Warmer oceans and the changing environment definitely play a part, she says, but so does overfishing. There have been too few young shrimp coming through the waters to rebuild the population — a phenomenon known as recruitment failure — for three years in a row, Whitmore explains. She says that's unprecedented.

Fishery experts, industry officials and many fishermen say there's a strong likelihood that regulators will vote to keep the fishery closed for at least two more years.

Gary Libby, a commercial fisherman, says it's the worst situation he's known since he got into the business nearly 35 years ago, just after the last closure. This time around things are much worse, he says.

"We're looking at an anomaly that we haven't seen before, so what they did was warranted," Libby says of the closure.

But not everyone thinks the complete closure was justified. Spencer Fuller, a manager for Cozy Harbor Seafood, which processes and ships Maine products across the globe, says some shrimping should have been allowed to continue — albeit with much-reduced quotas.

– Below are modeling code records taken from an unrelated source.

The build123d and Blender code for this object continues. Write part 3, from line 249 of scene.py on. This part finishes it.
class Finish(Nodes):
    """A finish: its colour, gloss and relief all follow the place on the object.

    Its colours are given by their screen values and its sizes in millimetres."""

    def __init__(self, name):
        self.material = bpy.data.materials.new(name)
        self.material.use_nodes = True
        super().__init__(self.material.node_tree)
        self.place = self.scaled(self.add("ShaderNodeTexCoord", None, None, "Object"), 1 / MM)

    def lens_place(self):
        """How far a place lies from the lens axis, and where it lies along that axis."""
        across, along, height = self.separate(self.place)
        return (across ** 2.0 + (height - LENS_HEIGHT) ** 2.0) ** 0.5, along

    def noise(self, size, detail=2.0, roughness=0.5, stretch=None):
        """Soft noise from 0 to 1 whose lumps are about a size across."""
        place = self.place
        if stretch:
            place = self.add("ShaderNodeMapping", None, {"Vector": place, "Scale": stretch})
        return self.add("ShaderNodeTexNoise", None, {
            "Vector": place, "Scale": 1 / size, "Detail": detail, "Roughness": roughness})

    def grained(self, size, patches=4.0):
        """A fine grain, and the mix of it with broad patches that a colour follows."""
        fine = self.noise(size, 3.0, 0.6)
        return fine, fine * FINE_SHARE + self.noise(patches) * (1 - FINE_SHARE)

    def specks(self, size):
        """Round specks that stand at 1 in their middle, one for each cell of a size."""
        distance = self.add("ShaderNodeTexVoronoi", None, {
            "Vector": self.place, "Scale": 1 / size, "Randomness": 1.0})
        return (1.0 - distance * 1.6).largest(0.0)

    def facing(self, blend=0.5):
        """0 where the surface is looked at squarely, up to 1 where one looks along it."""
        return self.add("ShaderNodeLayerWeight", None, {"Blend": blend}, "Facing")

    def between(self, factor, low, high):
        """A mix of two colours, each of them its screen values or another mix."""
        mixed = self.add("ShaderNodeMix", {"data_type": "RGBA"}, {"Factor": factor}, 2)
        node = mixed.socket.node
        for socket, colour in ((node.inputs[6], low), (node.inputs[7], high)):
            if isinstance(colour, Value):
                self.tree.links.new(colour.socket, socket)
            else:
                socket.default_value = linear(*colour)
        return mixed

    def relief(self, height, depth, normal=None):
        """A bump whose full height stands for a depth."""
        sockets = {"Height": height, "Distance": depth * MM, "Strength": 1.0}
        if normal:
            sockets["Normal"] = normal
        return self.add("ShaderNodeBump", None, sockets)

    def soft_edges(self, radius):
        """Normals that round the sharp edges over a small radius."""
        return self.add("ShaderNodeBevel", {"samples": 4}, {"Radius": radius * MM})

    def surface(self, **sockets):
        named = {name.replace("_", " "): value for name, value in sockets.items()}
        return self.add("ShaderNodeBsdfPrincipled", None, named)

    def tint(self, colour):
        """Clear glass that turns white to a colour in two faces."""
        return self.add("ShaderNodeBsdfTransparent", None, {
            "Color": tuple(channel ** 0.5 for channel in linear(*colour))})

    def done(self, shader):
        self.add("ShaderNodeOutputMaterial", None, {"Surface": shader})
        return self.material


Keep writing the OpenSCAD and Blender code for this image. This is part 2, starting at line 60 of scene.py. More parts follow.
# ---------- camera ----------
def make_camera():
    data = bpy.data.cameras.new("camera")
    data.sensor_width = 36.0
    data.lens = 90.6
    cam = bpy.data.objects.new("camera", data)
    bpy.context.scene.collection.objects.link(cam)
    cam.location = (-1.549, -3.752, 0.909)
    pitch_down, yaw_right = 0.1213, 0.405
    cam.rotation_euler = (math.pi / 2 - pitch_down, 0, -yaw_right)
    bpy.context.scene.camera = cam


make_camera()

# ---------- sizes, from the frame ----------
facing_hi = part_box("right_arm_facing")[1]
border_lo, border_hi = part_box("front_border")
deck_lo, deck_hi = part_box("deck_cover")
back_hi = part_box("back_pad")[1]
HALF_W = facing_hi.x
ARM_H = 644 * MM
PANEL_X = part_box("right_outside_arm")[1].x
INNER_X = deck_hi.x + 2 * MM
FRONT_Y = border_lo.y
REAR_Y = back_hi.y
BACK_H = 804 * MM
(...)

"We've been able to establish ourselves in major retailers in Europe," Fuller says. Just three years ago, he explains, Cozy Harbor was shipping thousands of metric tons of Gulf of Maine shrimp, much of it ending up on the shelves of markets in places like the United Kingdom, Sweden and Denmark.

With no more shrimp, Fuller says a crucial toehold in overseas markets will be lost. "It's very difficult, one, to get that shelf space, two, to hold it — but even more difficult to get it back again."

The only way to get that presence back when the fishery recovers, he says, will be to significantly lower the price.